McQueen’s first film was 2008’s Hunger, an experiential prison film that explores the last days of IRA leader Bobby Sands (Michael Fassbender) as he went on hunger strike for the sake of fellow prisoners who were being held without political status. However, Sands doesn’t actually make an appearance until the latter half of the film. McQueen instead spends the establishing scenes with both prisoners and guards, showing us the deplorable shit-covered living conditions and torture of the former while demonstrating the comfortable, guilt-ridden lives of the latter.
The important takeaway from Hunger—besides the tragedy of Sands’ death and the question of whether his strike constituted torture by not conceding to his demands—is that there is an explicit humanity in even the monsters who perpetuate atrocities. The police and prison officials of that time and place weren’t caricaturistic monsters sprung from whole cloth, but were people with fears and a sense of duty to what they thought was a higher calling. Some of them even felt guilt for what they were doing. But what’s important to note is that McQueen still dispassionately shows the atrocities committed by these guards in order to remind us that these people are still monsters, and it’s necessary to remember that just because someone has a life and family outside of their atrocities, the pain they cause to others is just as real and should be judged accordingly.
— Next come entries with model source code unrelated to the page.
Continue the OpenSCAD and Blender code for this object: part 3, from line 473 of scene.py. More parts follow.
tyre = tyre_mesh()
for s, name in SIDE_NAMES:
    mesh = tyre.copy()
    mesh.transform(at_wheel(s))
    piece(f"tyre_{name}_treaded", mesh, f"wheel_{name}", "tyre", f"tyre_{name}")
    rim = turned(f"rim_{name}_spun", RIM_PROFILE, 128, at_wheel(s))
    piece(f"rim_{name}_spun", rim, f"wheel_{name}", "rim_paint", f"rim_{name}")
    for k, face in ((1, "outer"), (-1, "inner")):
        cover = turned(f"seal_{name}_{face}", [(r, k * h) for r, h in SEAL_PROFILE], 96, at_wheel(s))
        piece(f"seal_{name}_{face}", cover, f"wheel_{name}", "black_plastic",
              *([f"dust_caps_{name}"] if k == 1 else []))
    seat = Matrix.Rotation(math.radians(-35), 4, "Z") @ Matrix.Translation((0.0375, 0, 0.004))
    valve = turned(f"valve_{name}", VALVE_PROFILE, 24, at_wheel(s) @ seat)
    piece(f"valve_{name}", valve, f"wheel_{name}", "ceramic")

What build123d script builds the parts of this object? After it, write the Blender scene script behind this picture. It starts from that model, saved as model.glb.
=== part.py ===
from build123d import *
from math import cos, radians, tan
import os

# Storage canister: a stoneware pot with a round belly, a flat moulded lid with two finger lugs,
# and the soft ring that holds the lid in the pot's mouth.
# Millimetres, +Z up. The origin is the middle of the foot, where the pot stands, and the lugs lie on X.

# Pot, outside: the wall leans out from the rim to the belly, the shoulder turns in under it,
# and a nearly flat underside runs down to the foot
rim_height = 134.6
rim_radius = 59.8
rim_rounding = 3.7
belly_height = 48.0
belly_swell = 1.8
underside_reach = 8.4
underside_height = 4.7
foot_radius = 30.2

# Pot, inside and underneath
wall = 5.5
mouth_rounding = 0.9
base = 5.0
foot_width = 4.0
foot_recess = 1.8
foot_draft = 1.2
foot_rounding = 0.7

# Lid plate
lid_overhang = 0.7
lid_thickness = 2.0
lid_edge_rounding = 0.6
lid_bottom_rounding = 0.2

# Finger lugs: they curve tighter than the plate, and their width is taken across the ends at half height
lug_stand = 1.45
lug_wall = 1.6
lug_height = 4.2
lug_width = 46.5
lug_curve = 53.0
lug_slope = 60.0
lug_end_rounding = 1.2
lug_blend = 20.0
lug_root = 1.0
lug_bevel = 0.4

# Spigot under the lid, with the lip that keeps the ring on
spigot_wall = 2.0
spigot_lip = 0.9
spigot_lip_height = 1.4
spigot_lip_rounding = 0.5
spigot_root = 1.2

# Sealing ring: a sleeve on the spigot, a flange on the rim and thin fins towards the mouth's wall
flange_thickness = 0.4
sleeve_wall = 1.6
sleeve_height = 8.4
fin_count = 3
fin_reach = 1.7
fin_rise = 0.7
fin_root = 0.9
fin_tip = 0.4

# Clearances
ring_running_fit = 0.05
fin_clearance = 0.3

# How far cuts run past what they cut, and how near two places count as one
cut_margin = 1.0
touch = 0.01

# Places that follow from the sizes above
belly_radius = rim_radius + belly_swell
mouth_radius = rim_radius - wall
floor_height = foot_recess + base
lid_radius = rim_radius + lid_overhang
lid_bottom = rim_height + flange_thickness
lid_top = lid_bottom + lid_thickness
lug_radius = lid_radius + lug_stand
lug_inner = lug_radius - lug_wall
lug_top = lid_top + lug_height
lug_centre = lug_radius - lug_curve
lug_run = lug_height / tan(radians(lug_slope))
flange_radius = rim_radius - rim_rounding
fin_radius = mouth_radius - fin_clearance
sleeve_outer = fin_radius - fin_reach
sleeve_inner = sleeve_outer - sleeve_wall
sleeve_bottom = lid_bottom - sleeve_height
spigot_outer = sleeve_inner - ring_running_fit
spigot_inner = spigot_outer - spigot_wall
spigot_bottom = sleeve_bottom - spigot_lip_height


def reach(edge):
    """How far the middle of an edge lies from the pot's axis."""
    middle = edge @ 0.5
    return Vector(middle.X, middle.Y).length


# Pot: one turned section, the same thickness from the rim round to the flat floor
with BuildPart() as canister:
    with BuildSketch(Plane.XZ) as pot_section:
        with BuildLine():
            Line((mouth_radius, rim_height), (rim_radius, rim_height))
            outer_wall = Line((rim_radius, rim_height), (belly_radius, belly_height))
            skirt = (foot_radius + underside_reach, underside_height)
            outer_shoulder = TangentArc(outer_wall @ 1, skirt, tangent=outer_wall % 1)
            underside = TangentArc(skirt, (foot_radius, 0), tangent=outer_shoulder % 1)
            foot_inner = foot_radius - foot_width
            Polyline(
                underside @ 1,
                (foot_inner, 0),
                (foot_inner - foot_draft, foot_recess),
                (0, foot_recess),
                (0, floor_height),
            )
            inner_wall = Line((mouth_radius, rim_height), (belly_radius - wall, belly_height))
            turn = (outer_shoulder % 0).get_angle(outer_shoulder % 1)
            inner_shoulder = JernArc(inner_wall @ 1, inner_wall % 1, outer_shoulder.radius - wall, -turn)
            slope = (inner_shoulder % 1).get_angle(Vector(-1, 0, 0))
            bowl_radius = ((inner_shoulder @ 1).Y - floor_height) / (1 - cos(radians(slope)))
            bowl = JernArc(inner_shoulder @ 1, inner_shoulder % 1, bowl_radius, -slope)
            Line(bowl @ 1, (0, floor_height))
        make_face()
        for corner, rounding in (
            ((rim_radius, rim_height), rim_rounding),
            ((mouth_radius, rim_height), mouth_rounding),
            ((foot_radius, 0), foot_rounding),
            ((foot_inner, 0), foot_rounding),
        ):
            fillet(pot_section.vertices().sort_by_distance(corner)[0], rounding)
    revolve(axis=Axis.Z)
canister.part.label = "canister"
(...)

We see this theme continued in a more personal and plotted way through 2011’s Shame, which makes us empathize with a poor example of humanity even as he continues to destroy his and his sister’s lives. Brandon (Fassbender, again) is a sex addict working a high-powered business job in New York City, and he manages to keep his predilections separate from his work life. That is until one day when his sister Sissy (Carey Mulligan) forcibly comes to stay with him after a bad break-up with her boyfriend, and he not only has to navigate feeding his addiction with his sister around, but also has to resist his latent sexual attraction to her.
What’s interesting about McQueen’s transition to a character examination rather than a broad social commentary is that he still walks that line of depicting the deplorable aspects of humanity without losing sight of that humanity. Brandon engages in self-abusing and emotionally vindictive behavior that, by the end of the film, drives his sister to attempt suicide, but we’re also made to understand that he is dealing with compulsions that he has never received help for and has carefully learned to control over the course of his life. Brandon’s actions aren’t justified by his addiction, but they make him understandable and the film closes with the implicit question of whether or not Brandon will or even can change in order to save himself, his sister, and their relationship. He’s a monster, but we understand why he’s a monster, so even as we empathize with him, we do not condone his behavior.
But then, of course, we come to the elephant in the room of McQueen’s career: 2013’s 12 Years A Slave, the Academy Awards’ Best Picture winner that is perhaps the most broadly accessible of his films, yet surprisingly holds more in common with his first feature film than with its immediate predecessor. Adapted from the 19th century memoirs of Solomon Northrup, the film follows a dozen years in the life of a free American Northern black man (Chiwetel Ejiofor) as he is kidnapped and sold into Southern slavery. He is subjected to vicious beatings and witnesses the degradation and humiliation of many other black slaves, whether from a more benevolent master (Benedict Cumberbatch) or a vicious tyrant (Fassbender, once more) who is prone to irrational outbursts at the prodding of his bored and jealous wife (Sarah Paulson).
What makes 12 Years A Slave an immediately more accessible film is that it has a definite perspective from a protagonist we’re meant to root for in the irrefutably evil institution of slavery. But even when we take into account that we have a conventional perspective for the audience to empathize with, what Northrup observes in his white masters is that they are monstrous examples of humanity that still retain the characteristics of people. His first master is a decent enough man held in the trappings of an economic system that he doesn’t know how to extricate himself from, but that doesn’t excuse his role as a slave-owner who employs a brute as his overseer. Northrup’s second master is a drunk and an adulterer who rapes his slave women, but he’s also easily manipulated and is a victim of a marriage that he doesn’t seem to want any part of. Even his wife is motivated out of spite for feeling trapped in her circumstances, but the thing the film never, ever lets you forget is that even as these people become real to you and show glimmers of relatability, they are still perpetrating immense acts of violent inhumanity.
So really, even more than McQueen’s stylistic choices—which veer toward minimalist dialogue and long, meditative shots—his films are about evil and the people who perpetrate evil acts. And the emphasis here is that they are people, flawed and as human as any of us, and that’s the scariest thing of all. We walk among monsters every day, and just because they seem like us we don’t cower in fear of them. Maybe that’s because there is the potential for each of us to be a monster. After all, if it only takes something as simple as a chain of command or an economic construct to destroy one another, then maybe the line between human and monster is finer than we’d like to believe.